Yakni, warna busana kombinasi putih, hijau, dan merah, serta ada batik yang menghiasi. Busana yang perempuan dipadu kerudung, sedangkan yang pria memakai penutup kepala blangkon.

"Kami melaunching busana khas Jombang. Yang saya pakai dengan Pak Wakil Bupati ini. Yang lain akan dipakai saat tasyakuran semuanya," kata Bupati Mundjidah Wahab, usai upacara Hari Jadi ke 112 Pemkab, Hari Jadi Pemprov ke 77, dan Hari Santri Nasional 2022 di alun-alun setempat, Jumat (21/10) dikutip Kantor Berita RMOLJatim.

Dia menjelaskan, dari segi warna ada hijau dan merah. Selanjutnya ada motif Kota Santri yang artinya Jombang merupakan tempat menuntut ilmu. Kemudian ada juga Candi Arimbi, juga ada salurnya kangkung.

"Ini menunjukkan kekuatan kami bisa secara bersama-sama, bergotong-royong dalam membangun Jombang," ungkapnya.

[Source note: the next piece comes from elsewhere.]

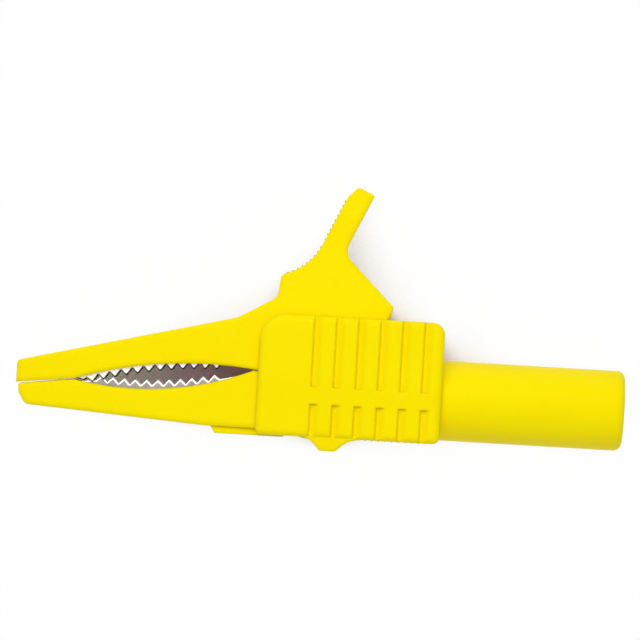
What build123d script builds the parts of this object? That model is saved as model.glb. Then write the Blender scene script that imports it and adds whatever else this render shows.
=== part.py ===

Mundjidah menegaskan, saat ini busana khas tersebut baru jadi dua potong. Yakni dipakai oleh Bupati Jombang dan Wabup. Selanjutnya dipakai secara bersamaan pada acara tasyakuran. Ke depan, baju khas itu dipakai setiap Kamis oleh ASN (Aparatur Sipil Negara).

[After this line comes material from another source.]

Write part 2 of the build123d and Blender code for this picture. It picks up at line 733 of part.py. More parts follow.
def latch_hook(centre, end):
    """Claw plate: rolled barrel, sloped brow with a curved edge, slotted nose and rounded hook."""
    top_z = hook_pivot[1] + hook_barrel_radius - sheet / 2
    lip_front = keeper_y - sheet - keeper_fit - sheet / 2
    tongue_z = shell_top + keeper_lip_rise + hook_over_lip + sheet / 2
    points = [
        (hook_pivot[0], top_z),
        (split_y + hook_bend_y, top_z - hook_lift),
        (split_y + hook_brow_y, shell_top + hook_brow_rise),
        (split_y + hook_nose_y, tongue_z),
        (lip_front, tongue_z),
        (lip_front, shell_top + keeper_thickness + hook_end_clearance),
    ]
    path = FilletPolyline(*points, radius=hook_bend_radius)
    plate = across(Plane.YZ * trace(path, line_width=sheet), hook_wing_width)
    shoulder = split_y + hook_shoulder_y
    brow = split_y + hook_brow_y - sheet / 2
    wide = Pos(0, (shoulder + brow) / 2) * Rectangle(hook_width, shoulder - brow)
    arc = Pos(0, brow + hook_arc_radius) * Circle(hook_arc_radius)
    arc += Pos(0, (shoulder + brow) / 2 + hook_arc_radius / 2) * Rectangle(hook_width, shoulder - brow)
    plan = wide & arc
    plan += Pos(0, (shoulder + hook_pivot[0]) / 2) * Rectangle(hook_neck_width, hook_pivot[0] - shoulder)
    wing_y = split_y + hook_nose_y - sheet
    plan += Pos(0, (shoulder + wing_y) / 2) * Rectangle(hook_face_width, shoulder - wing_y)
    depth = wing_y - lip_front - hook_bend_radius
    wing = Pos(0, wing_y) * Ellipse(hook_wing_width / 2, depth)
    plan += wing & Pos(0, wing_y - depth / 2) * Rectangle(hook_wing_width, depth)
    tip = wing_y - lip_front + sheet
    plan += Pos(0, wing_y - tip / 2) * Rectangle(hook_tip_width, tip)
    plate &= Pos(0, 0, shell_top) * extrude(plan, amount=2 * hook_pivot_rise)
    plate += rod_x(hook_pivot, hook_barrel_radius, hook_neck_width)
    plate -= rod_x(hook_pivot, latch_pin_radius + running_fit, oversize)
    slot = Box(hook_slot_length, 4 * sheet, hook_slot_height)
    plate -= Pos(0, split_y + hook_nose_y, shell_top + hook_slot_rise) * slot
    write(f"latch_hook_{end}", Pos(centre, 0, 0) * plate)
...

"Kita buatkan regulasi melalui Perbup (Peraturan Bupati)," tambahnya.

Busana khas Jombang ini terdiri diri udheng blangkon sundul mego. Yakni perpaduan dari udheng ludruk dan blangkon cekdongan. Hal itu berarti insan Jombang sangat egaliter, sangat menghormati perbedaan, sangat toleran. Sundhul Mego diambil dari nama Patih dalam Cerita Wayang Topeng Jatiduwur dalam lakon Wiruncono Murco.

Kemudian baju model 'Jas Gulon Dwigatra'. Jas ini merupakan busana atasan pria. Dipilih desain jas karena mengikuti pola busana adat Jawa yang cenderung menggunakan jas untuk busana atasannya. 

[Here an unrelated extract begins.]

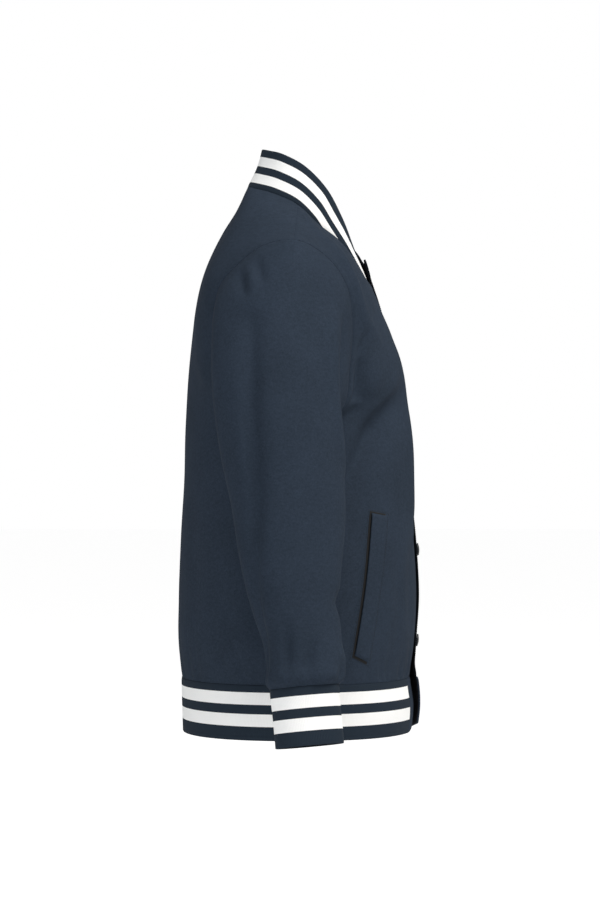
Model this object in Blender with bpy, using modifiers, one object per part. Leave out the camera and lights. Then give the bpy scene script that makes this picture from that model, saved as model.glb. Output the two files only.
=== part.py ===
"""A varsity jacket, filled out and fastened, with no wearer inside.

Metres, +Z up. The front faces -Y and the jacket's own left side is +X. The origin lies between
the two shoulder seams, where the wearer's shoulders carry the jacket.

Every cloth piece is an open surface with a Solidify wall. A half panel of the body is a patch
with four sides: hem, side seam and armhole, shoulder seam, centre line and neckline. Each of its
rows is one cubic Bezier arc from the inner edge to the outer edge. A sleeve is a set of rings
that grows out of the armhole loop. Lengths in the tables are millimetres.
"""

import math

import bpy
import numpy as np

MM = 0.001
TAU = 2 * math.pi

# Driving sizes, in millimetres
SHELL_WALL = 1.6
RIB_WALL = 2.6
SEAM_GAP = 0.3
HEM_SEAM_Z = -541.0
HEM_Z = -605.5
UNDERARM_Z = -243.0
LAP = 15.0  # how far each front runs past the centre line
LAP_LIFT_SHELL = 2.6  # how far the left front lies in front of the right one
LAP_LIFT_RIB = 3.5
END_BLOCK = 52.0  # centre line to the seam where the striped rib starts
END_BLOCK_LIFT = 9.0  # how far the block's free corner is drawn up
CORNER_POWER = 1.5  # how late along the block its lower edge begins to rise
COLLAR_HOLLOW = 3.0  # the collar's back is this hollow between its seam and its top
CAP_RADIUS = 7.5
CAP_RIM = 0.9
CAP_HEIGHT = 3.0
SNAP_TOP_Z = -171.0
SNAP_SPACING = 109.0
SNAP_COUNT = 4
SNAP_SEATING = 0.3  # extra room under a flat cap on a curved front
WELT_WALL = 1.6
WELT_EASE = 0.3  # the welt spans the panel's facets
WELT_LIFT = SHELL_WALL / 2 + SEAM_GAP + WELT_EASE + WELT_WALL / 2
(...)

Bagian Jas Gulon Dwigatra ini menjadi titik pembeda dengan busana adat dengan daerah lain di Jawa Timur. Jas gulon bermakna memakai kerah tegak, untuk membedakan dengan model potong gulon atau pun desain teluk belanga.

Jas gulon ini juga dipakai oleh Bupati Jombang pertama RAA Soeroadoningrat. Jas Gulon Dwigatra sebagai pembeda dengan bentuk Jas Mataraman dan Jas Jawa Timuran atau sering disebut jas Basofi. Sedangkan dwigatra adalah bertemunya dua gatra budaya menurut pemetaan sejarawan dan budayawan almarhum Prof. Ayu Sutarto, yaitu gatra budaya Mataraman (Pracima) dan gatra budaya Arek (purwa).

Sedangkan busana wanita dalam pakaian adat Jombang Deles dinamai dengan Kemodoningrat. Nama Dewi Kemodoningrat adalah nama lain Dewi Sekartaji atau Galuh Candrakirana, istri Panji Asmarabangun. Dewi Kemodoningrat juga dipercaya sebagai pembabat Dusun Kemodo, desa Dukuhmojo, Mojoagung.

Sementara bagian bawah busana wanita Jombang Deles ini dari kain jarik yang memiliki sampiran kain penutup di bagian depan seperti jarik pada umumnya. Bagian depan dibuat bukaan samping kiri untuk menghadap posisi pasangan busana putra yang menghadap sebaliknya atau mengarah ke kanan.

"Busana khas Jombang itu sarat dengan nilai sejarah. Yang nantinya dipakai setiap Kamis. Namanya Jombang Deles," pungkasnya.